STRANGE RESULTS OR: HOW I LEARNED TO STOP WORRYING AND LOVE COMPLICATED 40AR/39AR APPARENT AGE SPECTRA

The ⁴⁰Ar/³⁹Ar technique is based on the radioactive decay of ⁴⁰K to ⁴⁰Ar, and is one of the most versatile geochronologic methods available to Earth Scientists. Applications range from determining absolute ages (e.g. the timing of a volcanic eruption) to constraining thermal histories (e.g. cooling during exhumation). Most consumers of ⁴⁰Ar/³⁹Ar data consider flat apparent age spectra (i.e. plateau ages) the hallmark of a successful analysis. However, complicated age spectra may be more sensitive indicators of transient heating and/or deformation than the bulk mineralogy or microstructure of the sample.
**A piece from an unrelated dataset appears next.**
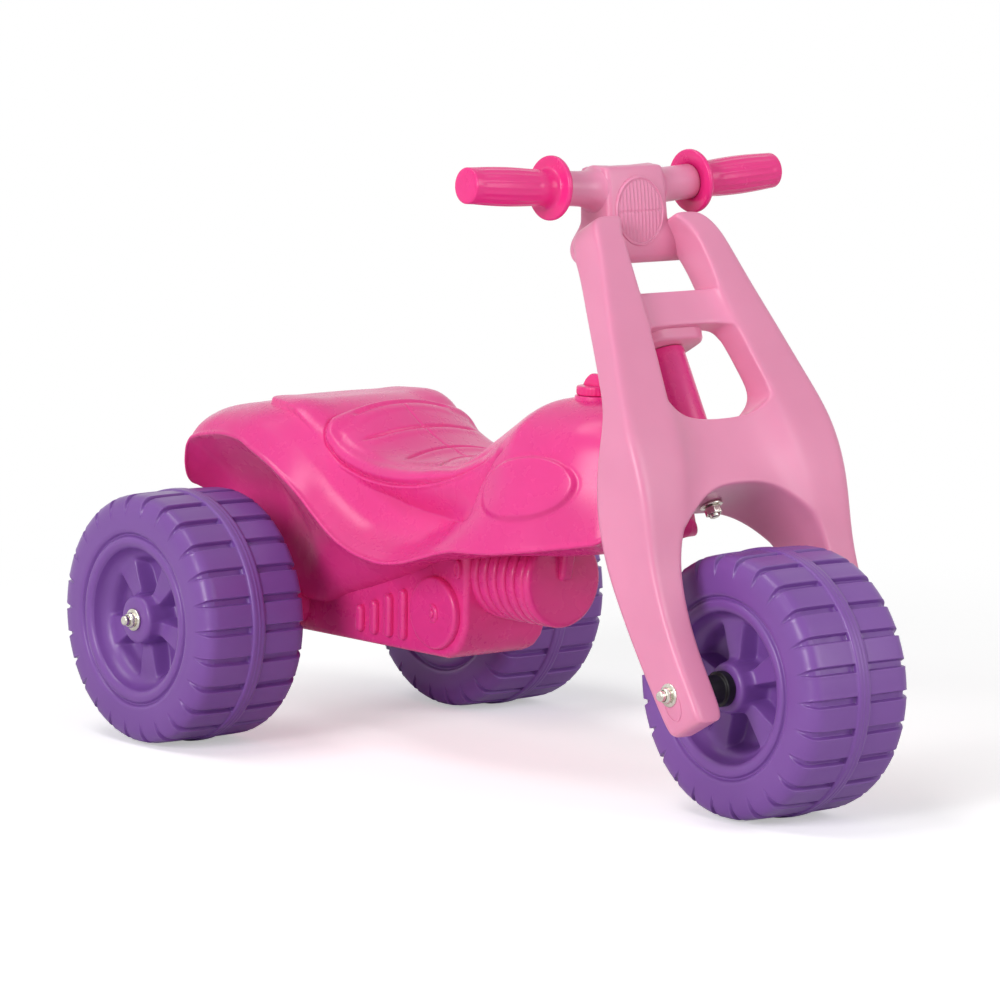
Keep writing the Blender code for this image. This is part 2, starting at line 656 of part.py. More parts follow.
def make_body(finish):
    body = body_skin("body_shell", finish=finish)
    add(body, engine_block("block_outside", 0.0))
    add(body, drum("drum_outside", 0.0))
    add(body, raised_patch("plateau", PLATEAU_HALF, PLATEAU_STATIONS, PLATEAU_RELIEF, 8))
    add(body, raised_patch("seat_pad", PAD_HALF, PAD_STATIONS, PAD_RELIEF, 10))
    knee_pads(body)
    engine_relief(body)
    low, high = ((along(x), side * BRACKET_HALF_WIDTH, up(z))
                 for side, (x, z) in ((-1, BRACKET_LOW), (1, BRACKET_HIGH)))
    add(body, box("drum_bracket", low, high))
    boss = rod("axle_bosses", AXLE_BOSS_RADIUS, -HUB_INSIDE + RUNNING_GAP,
               HUB_INSIDE - RUNNING_GAP, 24, axle_place(REAR_AXLE_X, AXLE_HEIGHT))
    add(body, boss)
    place = frame_matrix()
    add(body, rod("tube_outside", TUBE_RADIUS, TUBE_BOTTOM, TUBE_TOP, 28, place))
    web = [rounded_rectangle(-WEB_REACH, -TUBE_RADIUS / 2, WEB_HALF_WIDTH, 0.005, height)
           for height in (TUBE_BOTTOM + WEB_FOOT, TUBE_TOP - WEB_TOP)]
    add(body, loft("web", web, place=place))
    cap_axis = Matrix.Translation((along(CAP_ALONG), 0.0, up(0.0)))
    add(body, rod("cap_seat", CAP_RADIUS + SEAT_MARGIN, CAP_SEAT - CAP_SEAT_DEPTH, CAP_SEAT, 24,
                  cap_axis))
    cut(body, body_skin("skin_inside", WALL + HOLLOW_MARGIN))
    cut(body, engine_block("block_inside", WALL))
    cut(body, drum("drum_inside", WALL))
    hollow = [(0.0, TUBE_BOTTOM - 0.01), (BORE_RADIUS, TUBE_BOTTOM - 0.01),
              (BORE_RADIUS, TUBE_BOTTOM + TUBE_END), (TUBE_RADIUS - WALL, TUBE_BOTTOM + TUBE_END),
              (TUBE_RADIUS - WALL, TUBE_TOP - TUBE_END), (BORE_RADIUS, TUBE_TOP - TUBE_END),
              (BORE_RADIUS, TUBE_TOP + 0.01), (0.0, TUBE_TOP + 0.01)]
    cut(body, turned("tube_bore", hollow, 20, place=place))
    cut(body, rod("axle_bore", BORE_RADIUS, -TRACK / 2, TRACK / 2, 16,
                  axle_place(REAR_AXLE_X, AXLE_HEIGHT)))
    cut(body, rod("cap_hole", CAP_STEM_RADIUS + CLEARANCE, CAP_SEAT - CAP_SEAT_DEPTH - OVERCUT,
                  CAP_SEAT + OVERCUT, 20, cap_axis))
    return body


def fork_points():
    """Guide points (lateral, up the axis, back, front) of one side of the fork."""
    points = {}
    for row, (axial, inner, outer, back, front) in enumerate(LEG_ROWS):
        points["in", row] = (inner, axial, back, front)
        points["out", row] = (outer, axial, back, front)
    for name, lateral, rows in (("mid", CROWN_MID, CROWN_MID_UP), ("axis", 0.0, CROWN_AXIS_UP)):
        for row, axial in zip(CROWN_ROWS, rows):
            points[name, row] = (lateral, axial, CROWN_BACK, CROWN_FRONT)
    for name, lateral in (("mid", CROSSBAR_MID), ("axis", 0.0)):
        for row in CROSSBAR_ROWS:
            _, axial, back, front = points["in", row]
            points[name, row] = (lateral, axial, back, front)
    return points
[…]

The interpretation of ⁴⁰Ar/³⁹Ar apparent ages in a thermochronologic (temperature-time) context is based on the assumption of argon loss via thermally-activated volume diffusion until cooling though a closure temperature window. The premise of ⁴⁰Ar/³⁹Ar step-heating a sample is to sequentially outgas more retentive domains within a mineral via progressive heating at subsequently higher temperatures, assuming that the mineral behaves in the laboratory as it does in nature. Staircase-shaped spectra, often referred to as argon-loss profiles, in this context are inferred to be the result of slow cooling or partial resetting due to a thermal event. However, because minerals may grow below their closure temperature, one must understand the petrologic and structural context of a mineral in the sample in order to determine whether to interpret apparent age spectra in the context of cooling, recrystallization, or neocrystallization. Additionally, deformation can result in the formation of dislocations, subgrain boundaries, microfractures, etc., which may be sites facilitating fast-path diffusion and/or prone to subsequent recrystallization, alteration, or dissolution. While localized recrystallization and argon loss due to deformation may pose complications for recovering modelled thermal histories, complex apparent-age spectra have the potential to elucidate the timing of both ductile and brittle deformation events in fault zones that record evidence for reactivation during polyphase tectonic histories.